The difference is, NFP leaves the invitation open for God’s intervention, both symbolically and literally. Not only that, but NFP requires effort and constant communication with your partner. Popping pills, condoms or an insertion method are easy, mindless and habitual. A couple will only go through with NFP if they have legitimate, serious concerns about having children.
NFP forces the couple to ask themselves every month if avoiding children is really worth the effort. Couples must constantly check-in on their marriage. A simple question like “Why shouldn’t we have a child right now?” opens the floodgates to all kinds of follow-ups that could reveal problems one half of the couple didn’t realize. “I don’t feel financially secure,” “I’m still struggling from the last pregnancy,” “I don’t feel close to you right now,” “I want to move” etc are all important discussions that a couple engaging in NFP must address head-on every month. Commitment, communication, consideration, and self-control are all key to NFP. This is why NFP has a bonus side effect. The reported divorce rate of couples that use NFP range as low as 0% but even the most conservative estimates place divorce amongst NFP couples as 9.6% compared to 14.4% amongst those who never used NFP.
Now someone always brings this up in the comments, none of this is to say that married couples who are unable to conceive somehow have a less Holy union. Children are not the only way the Lord blesses us and the number of children a couple has is not indicative of their faithfulness to God. Likewise, if a woman has a condition that makes pregnancy life threatening then contraception may become an appropriate choice. In both of these cases, adoption is still an option I would encourage Christians in these positions to explore – this may be God’s calling to you. I also admit it is likely that children simply aren’t part of God’s plan for every married couple.
Worth noting is even secular women are becoming more and more interested in NFP for the health and relationship benefits. It’s funny how often scripture based lifestyle advice often turns out to be good for humans, religious or not. Dr Jolene Brighten has been a champion for NFP or the fertility awareness method as she calls it. Her book “Beyond the Pill” is a best seller.

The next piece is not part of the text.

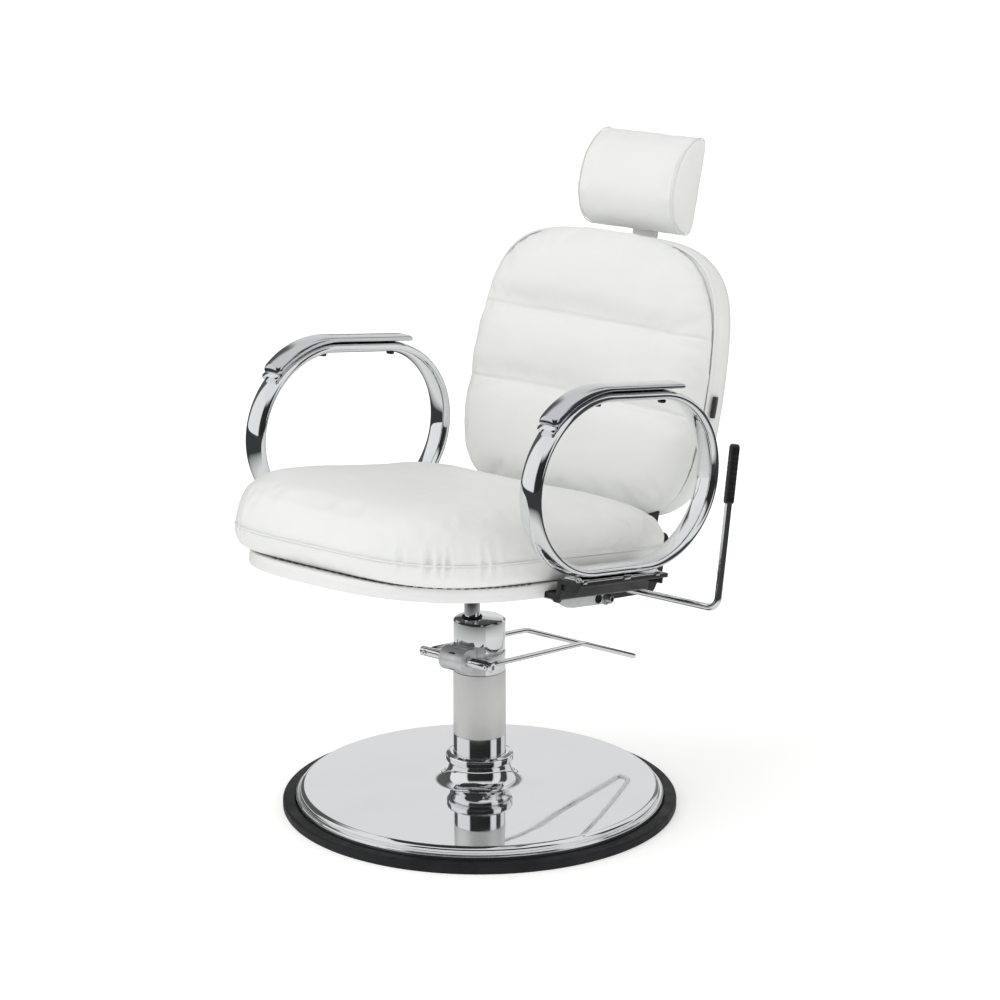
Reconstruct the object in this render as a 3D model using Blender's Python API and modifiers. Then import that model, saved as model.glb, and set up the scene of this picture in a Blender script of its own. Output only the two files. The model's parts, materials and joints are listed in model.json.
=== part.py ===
"""Hair-salon styling chair: round chrome base, foot-pumped hydraulic column, tilted seat with
loop arms, reclining back and a headrest on a sliding bar.

Metres, +Z up. The origin is on the floor at the base's centre, the sitter faces -Y, and +X is the
sitter's left. Each piece is one object; the pieces that move hang from an empty on their joint's axis.
Run with: blender --background --python part.py
"""

import math

import bmesh
import bpy
from mathutils import Matrix, Vector

GAP = 0.0003  # clearance between pieces that touch

# Base
BASE_R = 0.325
RING_TOP = 0.0155
COVER_R = 0.3035
PLATE_TOP = 0.0160
PLATE_FOOT_R = 0.2585
SOCKET_R = 0.0500
SOCKET_TOP = 0.0260
ESCUTCHEON_R = 0.0555

# Column and pump
COLUMN_R = 0.0431
COLUMN_BORE_R = 0.0385
SLEEVE_FROM = 0.1210
COLUMN_TOP = 0.2302
HEAD_TOP = 0.3137
HEAD_R = 0.0405
COLLAR_R = 0.0425
COLLAR_FROM = 0.2680
COLLAR_TOP = 0.3180
ROD_AT = (-0.012, -0.004)  # the piston stands off the column's centre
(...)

Regardless of any earthly benefit, the question for Christians should always be – are my actions glorifying God? This means an openness to following God’s plan and celebrating the gifts He gives you whether it was the plan you were hoping for or not. Christians are unBiblical when they try to restrict or perfectly time the number of blessings (children) God gives them. Planning children according to their will instead of God’s. Wishing for a life according to God’s will while using birth control is like saying “God let me live according to your plan…unless your plan is for me to have children right now, then I am not interested.”